UK offshore wind is no longer a bargain. But it’s still better than the alternatives

RWE’s Gwynt y Môr windfarm off the coast of north Wales
RWE’s Gwynt y Môr windfarm off the coast of north Wales. Photograph: Ben Birchall/PA

The good news is that the government has an offshore wind strategy again, something that was in doubt after the last auction flopped by producing no bids from developers. The maximum price the state is prepared to pay for a windfarm’s output for 15 years has been set at £73 a megawatt hour for the 2024 auction, a level that should be high enough to grab attention in boardrooms and spark some bidding action.

The bad news, of course, is that £73 is a mighty leap from £44, the price that generated the big thumbs-down, and these subsidies end up on our bills. Yes, we all know about higher interest rates and inflation in everything from steel to the cost of transporting turbines to the North Sea. But a 66% increase?

What’s more, since the £73/MWh figure is expressed in 2012 terms (a fact the Department for Energy Security and Net Zero failed to mention in its press release), we’re really talking about £100 in current money. That is roughly the current wholesale price for energy – a price dictated by dirty fossil fuels. Offshore wind’s status as a cheap technology that will outcompete its rivals, regardless of net zero virtues, has suffered a blow.

But, before throwing up our hands in despair, a bit of nuance is needed here. First, that headline £73 figure is a maximum. The actual price will be set by competitive bidding. Alistair Phillips-Davies, the chief executive of the FTSE 100 firm SSE, one of the big players in the offshore game, said he “fully” expected the auction to clear at “a far lower price”. One hopes he’s right. He probably will be.

Second, a related point: the government was in a bind of its own making. One auction flop is embarrassing; two would look like sheer incompetence. It would send a message to the offshore wind industry to erect its turbines in Germany or somewhere else. Thus setting a high theoretical maximum, while hoping the actual outcome is lower, was the only practical option.

Third, if the UK is to hit its target to have 50 gigawatts of offshore capacity by 2030, a tripling from today’s levels, the government has to be prepared to take a long view and ride the bumps. The real cost-killer for developers, beyond the materials, is stop-start policy-making that ties up capital inefficiently. A show of commitment to offshore wind was essential.

None of which should give the industry a free pass. The current crisis – witness the woes of Ørsted in the US and Siemens in blades – is not just financial. There is a strong sense that firms have been obsessed with pushing technological boundaries when they would have been better advised to nail down a design and then chip away at making it cheaper. But a competitive auction process, which has served the UK well since the birth of renewable energy, remains the best mechanism for sorting winners from losers. It would be no bad thing if some developers discover they are uncompetitive in today’s world and are forced to restructure.

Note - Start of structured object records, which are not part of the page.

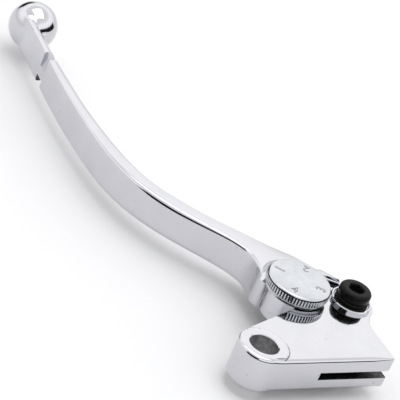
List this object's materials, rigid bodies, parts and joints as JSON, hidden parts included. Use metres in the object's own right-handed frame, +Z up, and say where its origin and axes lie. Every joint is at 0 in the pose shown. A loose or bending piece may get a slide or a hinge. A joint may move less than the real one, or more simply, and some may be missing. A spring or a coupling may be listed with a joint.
{
  "type": "motorcycle clutch lever",
  "caption": "Polished aluminium cable-clutch lever with a ball end, breakaway notch and numbered reach dial.",
  "frame": {"origin": "axis of the perch pivot bore, level with the top face of the carrier's plate", "axes": "+X from the bore along the blade to the ball end, +Y towards the rider and the grip, +Z up along the bore"},
  "size_m": [0.2077, 0.068, 0.0227],
  "materials": {
    "polished_aluminium": "polished",
    "satin_chrome": "satin top, knurled rim",
    "blackened_steel": "semi-gloss black",
    "steel": "ground",
    "zinc_plate": "zinc plated",
    "bronze": "sintered bronze",
    "nitrile_rubber": "matte"
  },
  "bodies": {
    "carrier_body": {"carrier": "polished_aluminium", "hinge_screw": "blackened_steel", "screw_collar": "blackened_steel", "hinge_spring": "steel", "hinge_nut": "zinc_plate", "detent_spring": "steel", "spindle_washer": "steel"},
    "blade_body": {"blade": "polished_aluminium", "hinge_bush": "bronze", "thrust_washer": "steel", "cam_pin": "steel"},
    "dial_body": {"dial": "satin_chrome", "cam_spindle": "steel", "spindle_o_ring": "nitrile_rubber", "spindle_circlip": "steel"},
    "detent_body": {"detent_ball": "steel"}
  },
  "joints": [
    {"name": "blade_reach", "type": "hinge", "parent": "carrier_body", "child": "blade_body", "pos_m": [0.0209, -0.047, 0], "axis": [0, 0, 1], "range_deg": [0, 6.6]},
    {"name": "dial_turn", "type": "hinge", "parent": "carrier_body", "child": "dial_body", "pos_m": [0.027, -0.0274, 0], "axis": [0, 0, 1], "range_deg": [0, 270]},
    {"name": "detent_click", "type": "slide", "parent": "carrier_body", "child": "detent_body", "axis": [0, 0, -1], "range_m": [0, 0.0004], "stiffness_N_per_m": 1500, "springref_m": -0.001, "deforming": ["detent_spring"]}
  ],
  "couplings": [
    {"joint": "dial_turn", "follows": "blade_reach", "ratio": 40.9}
  ]
}
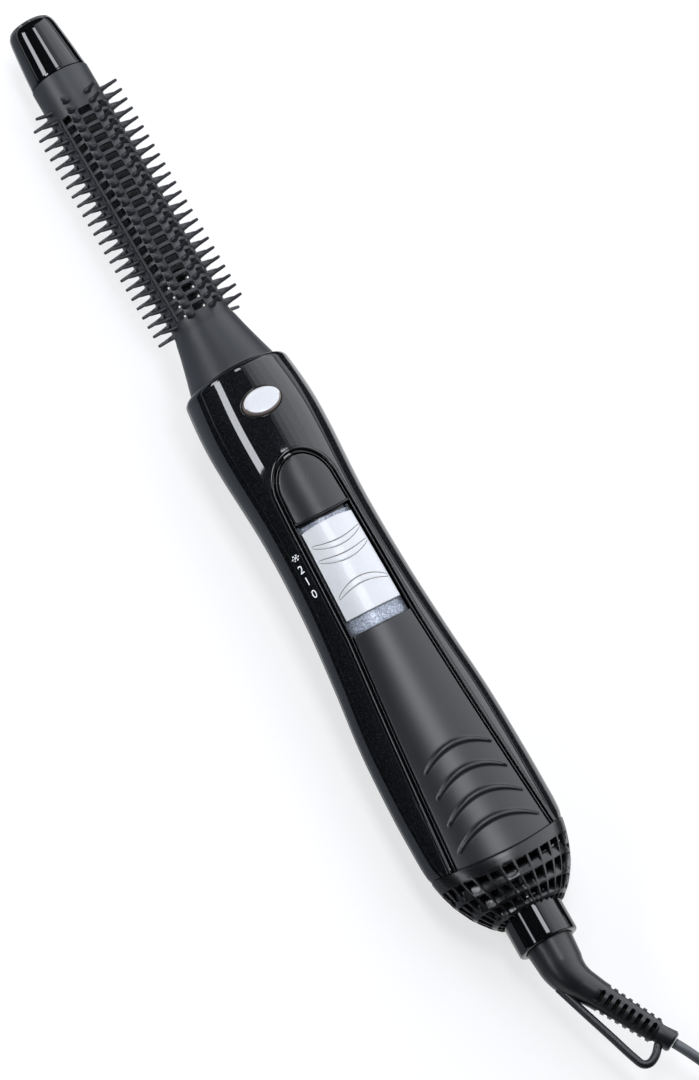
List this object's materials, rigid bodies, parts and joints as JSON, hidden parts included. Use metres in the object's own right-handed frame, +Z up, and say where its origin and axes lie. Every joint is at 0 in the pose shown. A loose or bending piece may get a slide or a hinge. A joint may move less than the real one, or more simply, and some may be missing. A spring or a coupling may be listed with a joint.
{
  "type": "hot air brush",
  "caption": "Hot air styling brush: pinned barrel with cool tip, flared cone, waisted handle with slide switch and release button, intake grille, swivel cord relief with hanging loop.",
  "frame": {"origin": "on the table under the middle of the brush, cord left out", "axes": "+Z up through the button side, -X to the cool tip, +X to the cord"},
  "size_m": [0.545, 0.0768, 0.0425],
  "materials": {
    "satin": "satin charcoal nylon, fine grain",
    "gloss": "gloss black with a fine flake",
    "inlay": "satin charcoal",
    "pearl": "pale silver, satin",
    "track": "silver blue with a fine speckle",
    "steel": "plain",
    "mica": "pressed mica",
    "board": "laminate",
    "brass": "nickel free brass",
    "rubber": "satin black",
    "white": "moulded white"
  },
  "bodies": {
    "handle": {"front_shell": "gloss", "rear_shell": "gloss", "button_spring": "steel", "upper_inlay": "inlay", "grip_panel": "inlay", "panel_bezel": "gloss", "track_plate": "track", "switch_body": "satin", "mica_liner": "mica", "mica_board_upright": "mica", "mica_board_flat": "mica", "heater_wire": "steel", "thermostat": "white", "thermal_fuse": "steel", "motor_mount": "satin", "motor_can": "steel", "motor_end_cap": "white", "circuit_board": "board", "diode_1": "satin", "diode_2": "satin", "diode_3": "satin", "diode_4": "satin", "inner_lead_left": "white", "inner_lead_right": "rubber", "shell_screw_1": "steel", "shell_screw_2": "steel", "intake_grille": "satin", "cord_collar": "gloss", "cord_stretch": "rubber", "cord_coil": "rubber", "cord_tail": "rubber", "cord_tie": "rubber", "plug_body": "rubber", "plug_pin_1": "brass", "plug_pin_2": "brass"},
    "brush_head": {"brush_barrel": "satin", "brush_cone": "satin", "cool_tip": "gloss", "tip_screw": "steel", "air_guide_core": "satin"},
    "switch": {"switch_slider": "pearl", "switch_carriage": "satin"},
    "release_button": {"release_button": "pearl", "release_latch": "satin"},
    "rotor": {"motor_shaft": "steel", "fan": "white"},
    "cord_swivel": {"strain_relief": "rubber", "retaining_clip": "steel"}
  },
  "joints": [
    {"name": "brush_slide", "type": "slide", "parent": "handle", "child": "brush_head", "axis": [-0.9985, 0, -0.0541], "range_m": [0, 0.035]},
    {"name": "switch_slide", "type": "slide", "parent": "handle", "child": "switch", "axis": [-0.9977, 0, 0.068], "range_m": [-0.0044, 0.0088]},
    {"name": "button_press", "type": "slide", "parent": "handle", "child": "release_button", "axis": [0, 0, -1], "range_m": [0, 0.0015], "stiffness_N_per_m": 400, "springref_m": -0.001, "deforming": ["button_spring"]},
    {"name": "rotor_spin", "type": "hinge", "parent": "handle", "child": "rotor", "pos_m": [0.0345, 0, 0.0183], "axis": [1, 0, 0], "continuous": true},
    {"name": "cord_turn", "type": "hinge", "parent": "handle", "child": "cord_swivel", "pos_m": [0.1493, 0, 0.0152], "axis": [1, 0, 0], "continuous": true}
  ]
}
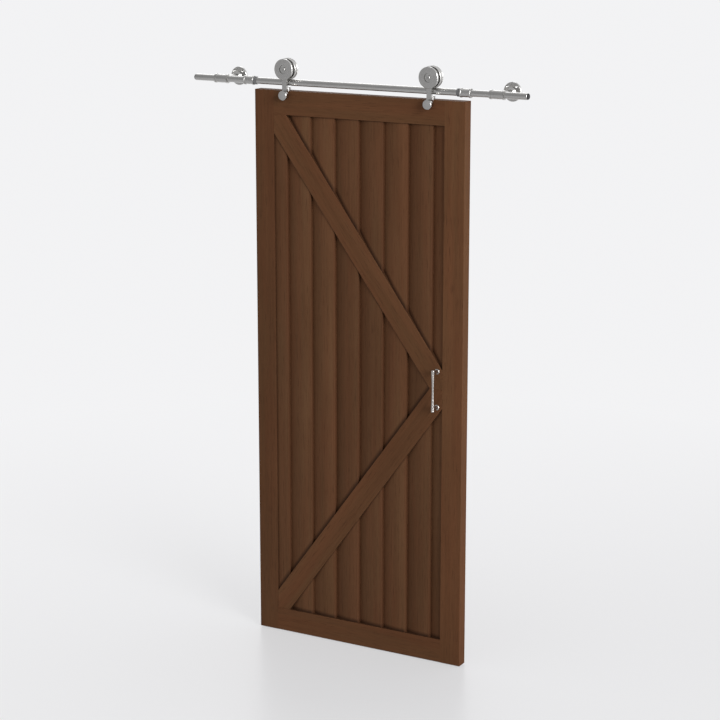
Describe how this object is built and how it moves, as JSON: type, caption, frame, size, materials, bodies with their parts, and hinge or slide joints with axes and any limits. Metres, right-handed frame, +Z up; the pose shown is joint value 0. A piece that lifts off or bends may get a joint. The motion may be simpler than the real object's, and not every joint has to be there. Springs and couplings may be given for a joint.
{
  "type": "sliding barn door",
  "caption": "Framed timber barn door leaf with bevelled boards and diagonal braces, hung by grooved wheels from a round steel wall rail with brackets, stops and a pull handle.",
  "frame": {"origin": "bottom centre of the whole: middle of the rail in X, middle of the depth in Y, lower edge of the leaf in Z", "axes": "+Z up, +X to the right along the rail, -Y is the front, +Y points at the wall"},
  "size_m": [1.448, 0.1758, 2.314],
  "materials": {
    "frame_wood": "stained walnut tone, satin lacquer",
    "board_wood": "stained walnut tone, satin lacquer",
    "brace_wood": "stained walnut tone, satin lacquer",
    "tube_steel": "satin stainless tube",
    "bright_steel": "satin stainless steel, turned",
    "wheel_steel": "satin stainless steel, turned",
    "fastener_steel": "plain stainless fasteners",
    "rubber": "black rubber",
    "plug_plastic": "dark grey plastic",
    "bush_plastic": "pale bearing plastic"
  },
  "bodies": {
    "track": {"bracket_grub_screws": "fastener_steel", "bracket_left": "bright_steel", "bracket_right": "bright_steel", "bumper_left": "rubber", "bumper_right": "rubber", "rail_plug_left": "plug_plastic", "rail_plug_right": "plug_plastic", "rail_tube": "tube_steel", "stop_grub_screws": "fastener_steel", "stop_left": "bright_steel", "stop_right": "bright_steel"},
    "door": {"anti_jump_disc_left": "bright_steel", "anti_jump_disc_right": "bright_steel", "anti_jump_screws": "fastener_steel", "axle_bolt_left": "fastener_steel", "axle_bolt_right": "fastener_steel", "axle_nuts": "fastener_steel", "axle_sleeve_left": "fastener_steel", "axle_sleeve_right": "fastener_steel", "axle_washers": "fastener_steel", "board_1": "board_wood", "board_2": "board_wood", "board_3": "board_wood", "board_4": "board_wood", "board_5": "board_wood", "board_6": "board_wood", "board_7": "board_wood", "board_8": "board_wood", "bottom_rail": "frame_wood", "cap_left": "bright_steel", "cap_right": "bright_steel", "clamp_bolts": "fastener_steel", "clamp_boss_left": "bright_steel", "clamp_boss_right": "bright_steel", "clamp_washers": "fastener_steel", "handle_bolts": "fastener_steel", "left_stile": "frame_wood", "lower_brace": "brace_wood", "pull_handle": "bright_steel", "right_stile": "frame_wood", "strap_left": "bright_steel", "strap_right": "bright_steel", "strap_spacer_left": "bright_steel", "strap_spacer_right": "bright_steel", "top_rail": "frame_wood", "upper_brace": "brace_wood"},
    "wheel_left": {"wheel_left": "wheel_steel", "wheel_bush_left": "bush_plastic"},
    "wheel_right": {"wheel_right": "wheel_steel", "wheel_bush_right": "bush_plastic"}
  },
  "joints": [
    {"name": "door_slide", "type": "slide", "parent": "track", "child": "door", "axis": [1, 0, 0], "range_m": [-0.1218, 0.0918]},
    {"name": "wheel_left_spin", "type": "hinge", "parent": "door", "child": "wheel_left", "pos_m": [-0.2985, -0.0381, 2.2725], "axis": [0, 1, 0], "continuous": true},
    {"name": "wheel_right_spin", "type": "hinge", "parent": "door", "child": "wheel_right", "pos_m": [0.3285, -0.0381, 2.2725], "axis": [0, 1, 0], "continuous": true}
  ],
  "couplings": [
    {"joint": "wheel_left_spin", "follows": "door_slide", "rad_per_m": 26.316},
    {"joint": "wheel_right_spin", "follows": "door_slide", "rad_per_m": 26.316}
  ]
}
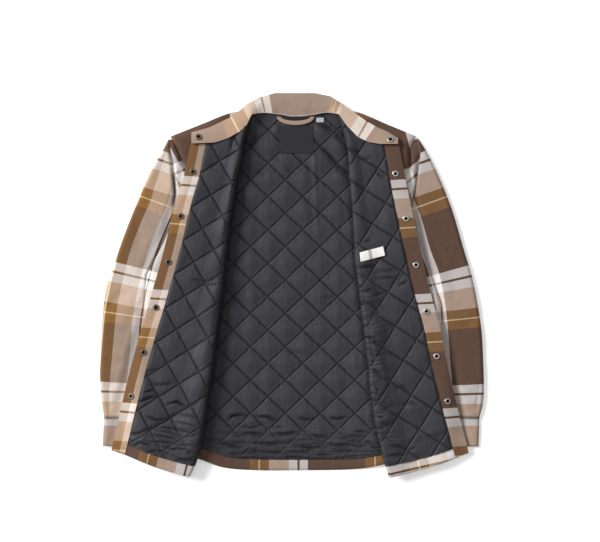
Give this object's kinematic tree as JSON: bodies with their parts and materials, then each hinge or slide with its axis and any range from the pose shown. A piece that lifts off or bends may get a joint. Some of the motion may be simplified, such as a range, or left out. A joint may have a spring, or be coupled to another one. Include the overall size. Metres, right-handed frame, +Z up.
{
  "type": "open quilted shirt-jacket laid flat",
  "caption": "Plaid flannel shirt-jacket laid open on its back, its quilted fronts folded back like lapels over the sleeves, with a band collar and snaps.",
  "frame": {"origin": "on the floor under the middle of the garment's plan box", "axes": "+X to the wearer's left, +Y from hem to collar, +Z up, out of the open front"},
  "size_m": [0.804, 0.804, 0.03],
  "materials": {
    "flannel": "soft brushed twill, plaid of brown, tan, gold and cream",
    "flannel_sleeve": "soft brushed twill, plaid of tan, brown, gold and cream",
    "flannel_facing": "soft brushed twill, plaid of brown, gold and cream",
    "flannel_collar": "soft brushed twill, tan with gold, beige and cream bars",
    "flannel_welt": "soft brushed twill, cream with a fine dark line",
    "quilted_lining": "charcoal nylon, satin, quilted in diamonds",
    "dark_tape": "smooth dark woven tape",
    "pale_tape": "smooth pale woven tape",
    "snap_metal": "satin silver ring with a dark hollow"
  },
  "bodies": {
    "root": {"back": "flannel", "back_lining": "quilted_lining", "front_right": "flannel", "lining_right": "quilted_lining", "facing_right": "flannel_facing", "sleeve_right": "flannel_sleeve", "cuff_right": "flannel_sleeve", "front_left": "flannel", "lining_left": "quilted_lining", "facing_left": "flannel_facing", "sleeve_left": "flannel_sleeve", "cuff_left": "flannel_sleeve", "collar": "flannel_collar", "neck_tape": "dark_tape", "neck_label": "dark_tape", "size_tab": "pale_tape", "hanging_loop": "flannel_facing", "pocket_welt": "flannel_welt", "snap_right_0": "snap_metal", "snap_right_1": "snap_metal", "snap_right_2": "snap_metal", "snap_right_3": "snap_metal", "snap_right_4": "snap_metal", "snap_right_5": "snap_metal", "snap_right_6": "snap_metal", "snap_left_0": "snap_metal", "snap_left_1": "snap_metal", "snap_left_2": "snap_metal", "snap_left_3": "snap_metal", "snap_left_4": "snap_metal", "snap_left_5": "snap_metal", "snap_left_6": "snap_metal"}
  },
  "joints": []
}
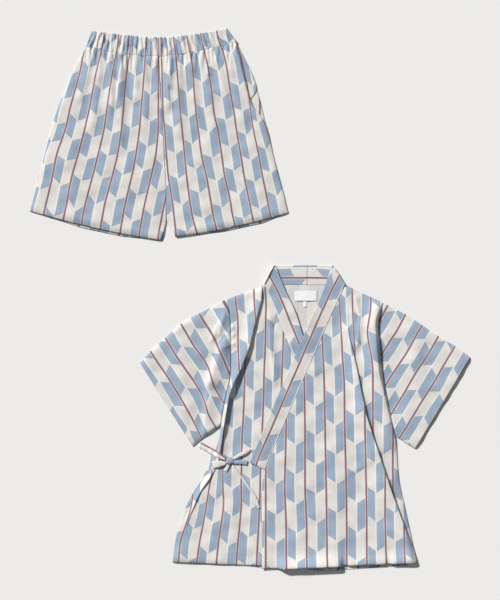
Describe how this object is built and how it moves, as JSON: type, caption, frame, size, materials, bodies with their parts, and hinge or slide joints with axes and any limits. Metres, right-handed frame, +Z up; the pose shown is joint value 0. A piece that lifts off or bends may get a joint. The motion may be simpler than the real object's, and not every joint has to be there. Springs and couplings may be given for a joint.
{
  "type": "jinbei set",
  "caption": "Short-sleeved wrap top, closed left over right and tied at the side, with elastic-waist shorts, in arrow-feather stripe cotton, laid flat as a set.",
  "frame": {"origin": "middle of the laid-out set, on the surface that it lies on", "axes": "+Z up from the surface, +Y from the top's hem towards the shorts' waist, +X towards the top's left sleeve"},
  "size_m": [1.0353, 1.2743, 0.0168],
  "materials": {
    "printed_cotton": "matte",
    "tie_cotton": "matte",
    "label": "matte"
  },
  "bodies": {
    "root": {"back": "printed_cotton", "right_front": "printed_cotton", "left_front": "printed_cotton", "right_sleeve": "printed_cotton", "left_sleeve": "printed_cotton", "right_collar": "printed_cotton", "left_collar": "printed_cotton", "waistband": "printed_cotton", "shorts_right_front": "printed_cotton", "shorts_left_front": "printed_cotton", "shorts_right_back": "printed_cotton", "shorts_left_back": "printed_cotton", "right_pocket": "printed_cotton", "left_pocket": "printed_cotton", "side_tie_strap": "tie_cotton", "tie_loop": "tie_cotton", "tie_ear": "tie_cotton", "front_tie_lead": "tie_cotton", "tie_end": "tie_cotton", "tie_tail": "tie_cotton", "tie_knot": "tie_cotton", "neck_label": "label", "size_tab": "label"}
  },
  "joints": []
}
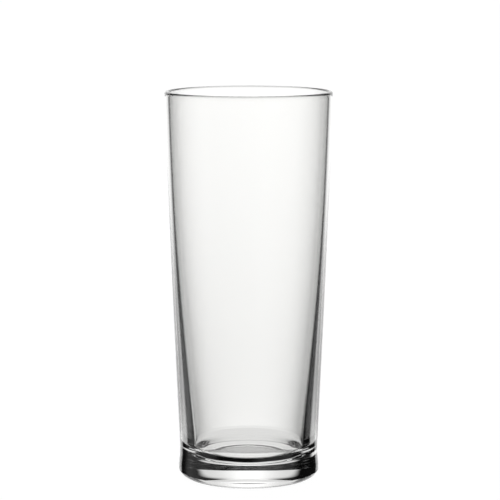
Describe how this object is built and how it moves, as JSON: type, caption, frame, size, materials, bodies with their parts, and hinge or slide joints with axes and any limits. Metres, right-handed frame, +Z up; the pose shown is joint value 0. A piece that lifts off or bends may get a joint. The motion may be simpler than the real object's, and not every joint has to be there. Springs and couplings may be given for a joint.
{
  "type": "pint glass",
  "caption": "Tall clear tapered tumbler with a rounded lip, thick base, narrow waist and slightly flared foot, for serving a pint of beer or other cold drinks.",
  "frame": {"origin": "on the axis of the glass, in the plane of the standing ring it rests on", "axes": "+Z up along the axis of the glass towards the lip; X and Y are alike, as the glass is round"},
  "size_m": [0.079, 0.079, 0.184],
  "materials": {
    "glass": "clear, fire polished"
  },
  "bodies": {
    "root": {"glass": "glass"}
  },
  "joints": []
}
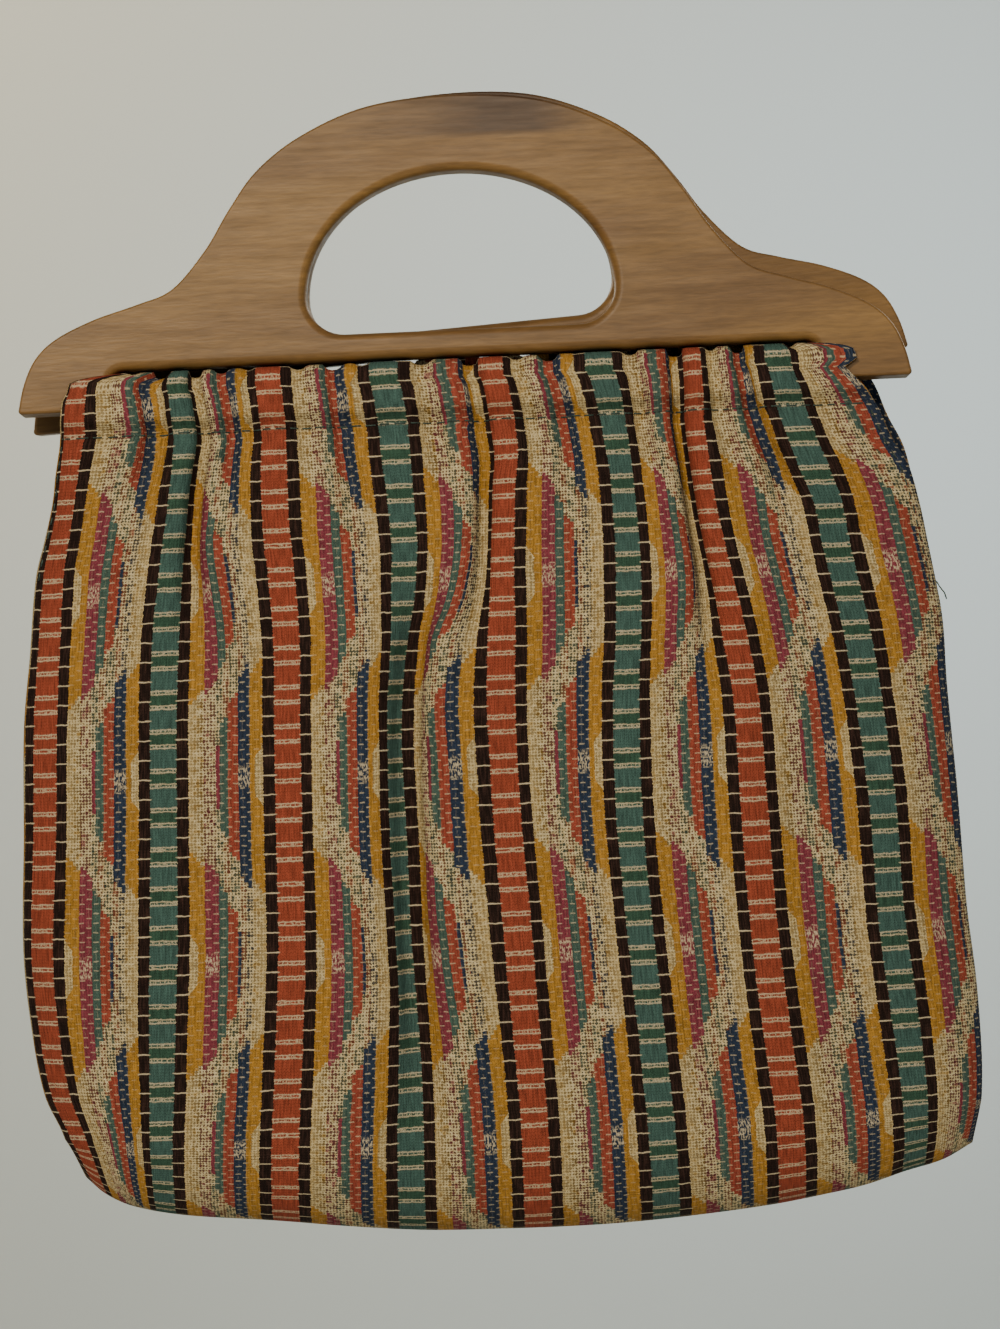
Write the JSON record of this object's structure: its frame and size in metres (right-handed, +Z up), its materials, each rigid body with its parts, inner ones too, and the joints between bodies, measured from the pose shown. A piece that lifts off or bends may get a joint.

Offshore wind, then, is less of an outright bargain than it seemed a few years ago when every clearing price at auction came in lower than expected. But, on a 10-year outlook, the technology still looks attractive price-wise compared with gas – even when one includes the considerable costs of hooking up projects to the grid. The shallow waters of Dogger Bank and other places remain the UK’s best resource in the decarbonisation game.